Thanksgiving truths

    Whether it’s the turkey and stuffing on the dinner table or being surrounded by family, Americans love their Thanksgiving.

    Thanksgiving has always set the mood for people across the country for the upcoming holiday season, but where did the past-downed traditions come from?

    We all know the grade school story of the Pilgrims inviting the Natives to a feast and “give thanks” for the food they were able to produce during the hard winter of 1621.

    Unfortunately that’s far from the truth.

    Thanksgiving wasn’t invented by the Pilgrims, they weren’t even added to the story until the late 1890s, twenty years after President Lincoln made Thanksgiving a national holiday.

    In fact, the Thanksgiving that Americans talk so greatly about is actually much darker than revealed.

     The first ugly truth: The natives and Europeans were not friends, by any means.

    When the Pilgrims (credited in Thanksgiving) landed at Plymouth Rock, they found an abandoned Native American settlement which had a horrific tale.

    The Natives Americans were introduced to diseases from other Europeans and suffered a horrible demise. Many bodies laid out on the shores of Plymouth Rock unburied. The worst thing, the Europeans couldn’t seem to be happier.

    In fact, the Pilgrims (being their usual religious selves) thanked God for the plague, believing it was almost a divine right or manifest destiny that the Europeans were to take America.

Even before the Mayflower set sail, King James thanked God.

*“Almighty God in his great goodness and bounty towards us [for sending] this wonderful plague among the salvages [sic].”

    The Pilgrims not only praised God for the Native’s extinction, but took from other tribes struggling for survival.

    The second ugly truth: The pilgrims didn’t grow the food for their first “Thanksgiving” meal.

    Despite some small Native tribes teaching some settlers to grow crops in the sand,  some indeed took what wasn’t theirs. Because the Pilgrims underestimated the hardships they would face in the new world,  instead of working the land, many took advantage of what they could find. They went ahead to rob food, supplies, and other necessities from the Native Americans. They even grave robbed holy graves of the Native people.

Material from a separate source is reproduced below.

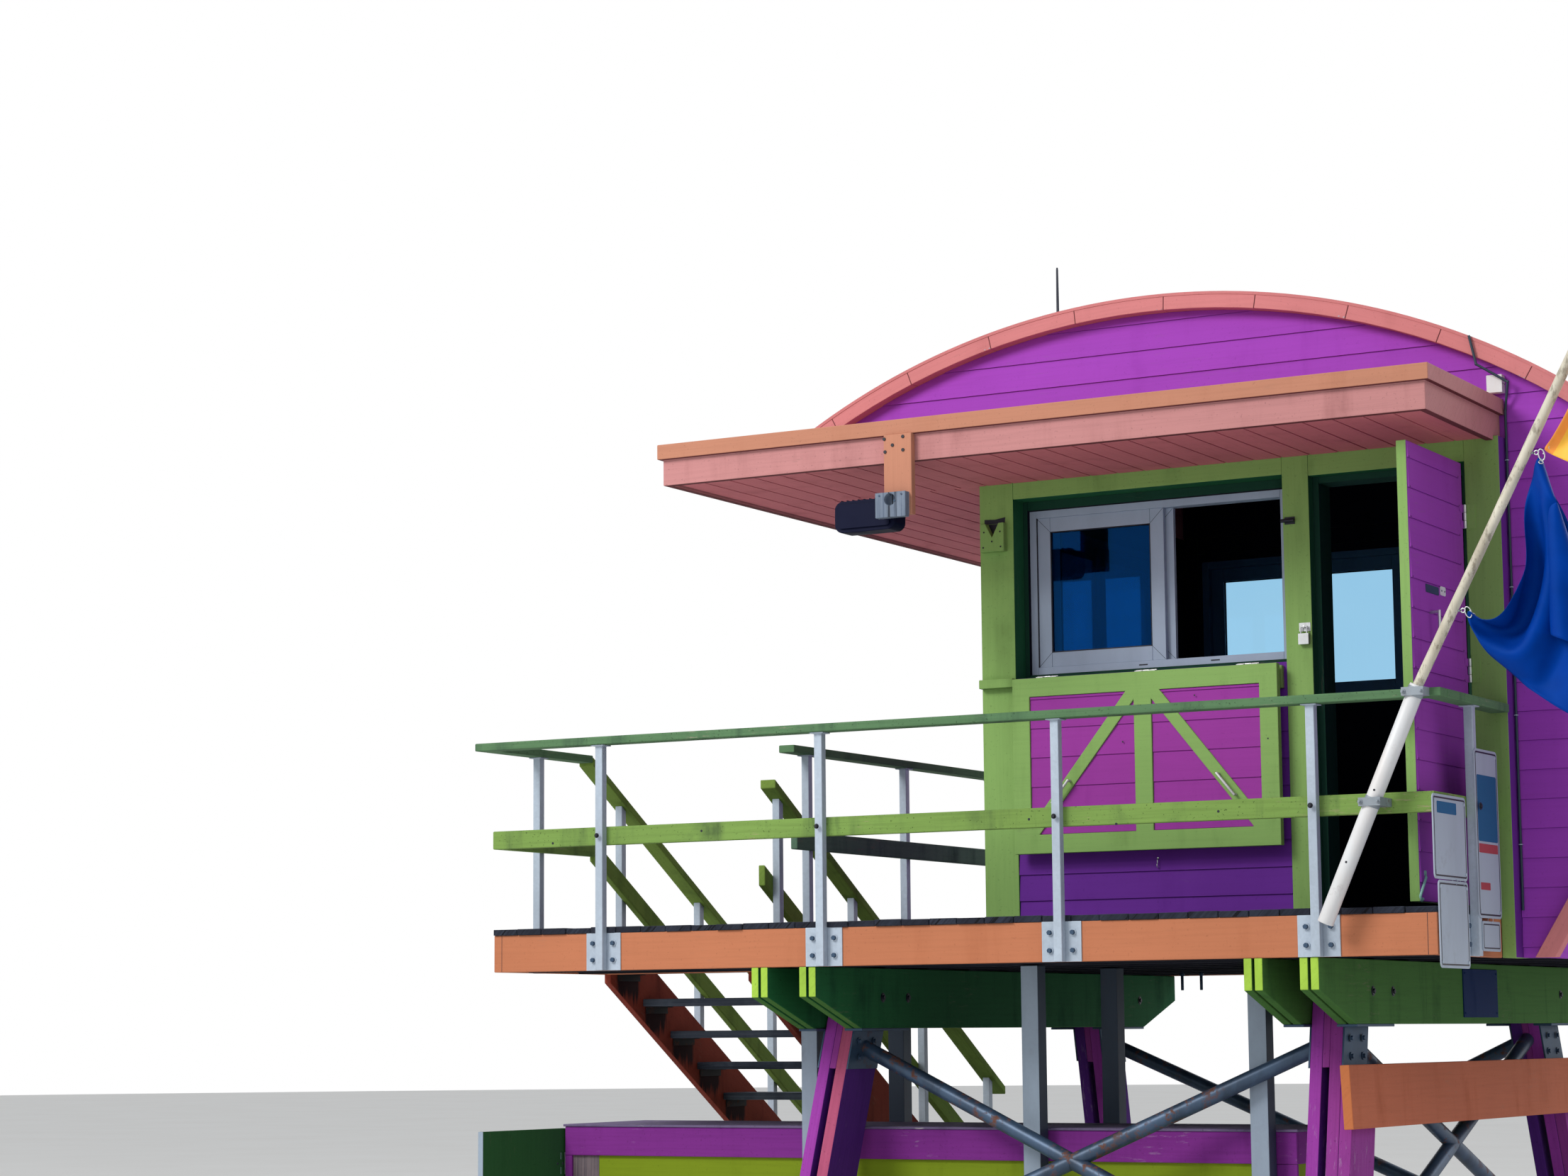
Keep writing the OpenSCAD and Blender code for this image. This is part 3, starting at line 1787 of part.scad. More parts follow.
box_w = 74;
box_h = 83;
box_d = 45;
box_gap = 27;
box_z = canopy_top + box_gap;
box_x = arch_x + sqrt(pow(rim_in_r, 2) - pow(box_z + box_h + box_gap - arch_z, 2)) - box_w;

module wall_box() {
    color("whitesmoke")
        place()
            span([box_x, gable_y - box_d, box_z], [box_x + box_w, gable_y, box_z + box_h]);
}

cable_d = 12;
cable_off = 14;
cable_start = 62;
cable_edge = 30;

// Over the rim, in front of the box and down the wall beside the bay
module aerial_cable() {
    front = gable_y - rim_over - cable_d;
    back = gable_y - cable_off - cable_d / 2;
    x0 = box_x - cable_start;
    x_rim = x0 + cable_edge;
    x1 = box_x + box_w + cable_edge;
    turn_x = hut_end + cable_d;
    route = [
        [x0, front, arch_z + sqrt(pow(roof_r, 2) - pow(x0 - arch_x, 2))],
        [x_rim, front, arch_z + sqrt(pow(rim_in_r - cable_edge, 2) - pow(x_rim - arch_x, 2))],
        [x1, gable_y - box_d - cable_d, box_z + box_h / 2],
        [turn_x, back, box_z - box_h],
        [turn_x, back, deck_top]
    ];
    color("darkslategray")
        place() {
            for (i = [1 : len(route) - 1])
                bar(route[i - 1], route[i], cable_d);
            for (i = [1 : len(route) - 2])
                translate(route[i])
                    sphere(d = 1.2 * cable_d, $fn = 24);
        }
}

// Storage locker

locker_edge = 40;
locker_stile = 140;
locker_hinge_in = 120;
locker_leaf_top = locker_leaf_low + locker_leaf_h;
locker_hinges = [locker_leaf_low + locker_hinge_in, locker_leaf_top - locker_hinge_in - hinge_h];

module locker_panels() {
    b = locker_board;
    top = locker_h - lid_t;
    y0 = locker_y + b;
    y1 = locker_back - b;
    x1 = locker_end - b;
    color("yellowgreen")
        place() {
            span([locker_x, y0, 0], [x1, y0 + b, top]);
            span([locker_x, y1 - b, 0], [x1, y1, top]);
            span([x1 - b, y0 + b + butt_gap, 0], [x1, y1 - b - butt_gap, top]);
            span([locker_x, y0 + b + butt_gap, 0], [x1 - b - butt_gap, y1 - b - butt_gap, b]);
        }
}

module locker_trim() {
    b = locker_board;
    top = locker_h - lid_t;
    band = top - locker_band;
    color("purple")
        place() {
            for (y = [locker_y, locker_back - b]) {
                span([locker_x, y, band], [locker_end, y + b, top]);
                span([locker_x, y, 0], [locker_x + locker_edge, y + b, band - butt_gap]);
                span([locker_end - locker_stile, y, 0], [locker_end, y + b, band - butt_gap]);
            }
            span([locker_end - b, locker_y + b + butt_gap, band],
                [locker_end, locker_back - b - butt_gap, top]);
        }
}

module locker_lid() {
    color("plum")
        place()
            span([locker_x - lid_over, locker_y - lid_over, locker_h - lid_t],
                [locker_end + lid_over, locker_back + lid_over, locker_h]);
}

module locker_door() {
    color("seagreen")
        place()
            translate([locker_pin_x, locker_pin_y, 0])
                rotate([0, 0, locker_door_open - 180]) {
                    translate([-locker_leaf_t - knuckle_r, -locker_gap - locker_leaf_w, locker_leaf_low])
                        cube([locker_leaf_t, locker_leaf_w, locker_leaf_h]);
                    for (z = locker_hinges, part = [0, 2]) {
                        knuckle(z, part);
                        translate([-knuckle_r, -locker_gap - hinge_l, knuckle_low(z, part)])
                            cube([strap_t, locker_gap + hinge_l - 2 * knuckle_gap, knuckle_h]);
                    }
                }
}

leg_planks();
leg_blocks();
leg_plates();
bearing_plates();
beams();
cross_braces();
steel_posts();
fascia_boards();
joists();
deck();
hut_floor();
stair_stringers();
stair_treads();
tread_cleats();
stair_handrails();
rail_posts();
post_plates();
top_rails();
mid_rails();
low_walls();
wall_piers();
wall_heads();
gables();
corner_panels();
ocean_wall();
land_wall();
roof_shell();
roof_rims();
canopy();
window_casings();
window_frames();
window_sashes();
window_glass();
door_casing();
shutter_frame();
shutter_panel();
shutter_fittings();
door_leaf();
door_fittings();
wall_fittings();
equipment_holders();
name_board();
rail_signs();
flag_pole();
pole_clamps();
blue_flag();
yellow_flag();
flood_light();
antenna();
wall_box();
aerial_cable();
locker_panels();
locker_trim();
locker_lid();
locker_door();
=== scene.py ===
"""Lifeguard tower: boards, siding, fittings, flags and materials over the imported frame.

Places are in metres from the deck's left near corner and from the ground; T puts them into
the part's frame."""
import json
import math
import random

import bmesh
import bpy
import numpy as np
from mathutils import Matrix, Vector

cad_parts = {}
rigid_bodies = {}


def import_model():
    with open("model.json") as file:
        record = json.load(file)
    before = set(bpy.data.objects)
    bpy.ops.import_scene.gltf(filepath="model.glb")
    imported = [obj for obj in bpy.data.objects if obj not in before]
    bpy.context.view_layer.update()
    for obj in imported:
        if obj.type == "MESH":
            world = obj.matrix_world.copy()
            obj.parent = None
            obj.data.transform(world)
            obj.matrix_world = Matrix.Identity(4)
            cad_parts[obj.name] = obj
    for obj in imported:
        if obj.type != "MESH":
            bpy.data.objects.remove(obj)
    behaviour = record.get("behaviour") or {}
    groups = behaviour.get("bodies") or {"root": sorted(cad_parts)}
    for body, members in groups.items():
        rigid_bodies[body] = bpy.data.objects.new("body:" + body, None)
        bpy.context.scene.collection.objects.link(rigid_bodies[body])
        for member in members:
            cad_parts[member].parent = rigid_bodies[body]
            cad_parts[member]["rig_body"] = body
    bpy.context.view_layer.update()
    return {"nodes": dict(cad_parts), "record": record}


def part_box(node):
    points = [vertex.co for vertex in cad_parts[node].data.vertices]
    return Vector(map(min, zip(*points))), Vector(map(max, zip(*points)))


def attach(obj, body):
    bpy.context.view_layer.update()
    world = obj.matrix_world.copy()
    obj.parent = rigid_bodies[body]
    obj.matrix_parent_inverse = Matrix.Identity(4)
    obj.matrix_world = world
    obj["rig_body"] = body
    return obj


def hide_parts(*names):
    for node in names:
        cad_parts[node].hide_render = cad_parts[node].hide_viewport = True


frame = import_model()
rng = random.Random(5)

# directions, and the part's origin from the deck's left near corner
X, Y, Z = Vector((1, 0, 0)), Vector((0, 1, 0)), Vector((0, 0, 1))
NEG_X, NEG_Y = -X, -Y
OX, OY = 2.96793, 2.06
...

    Within fifty years of the first “Thanksgiving” the Native population had been eliminated, either by the plague or murder.

    Besides the horrors that took place 392 years ago, maybe the most upsetting reality about Thanksgiving is that isn’t American.

    The third ugly truth: Thanksgiving isn’t about being a “True American.”

    The Canadians had been celebrating a fall harvest holiday since the 1500s, and even Spanish explorers in St. Augustine (located in present-day Florida) had a huge dinner calling it “Día de Acción de Gracias ” (Spanish for Thanksgiving.)

    Although the history of Thanksgiving is definitely not as pretty as many history texts paint it to be, the holiday has shaped itself into something all Americans can be proud of.

    But this year, while you’re trying to eat  your third piece of pumpkin pie, remember the Pilgrims and Natives, and how most stories usually hide misfortunate truths.

 

*This article only examines the Pilgrims credited in Thanksgiving, many Pilgrims and settlers worked with the Natives positively.

*“Lies my teacher told me” by James W. Loewen, “Squanto” by  Feenie Ziner

*All information referenced from “Lies my teacher told me” by James W. Loewen and his referenced books.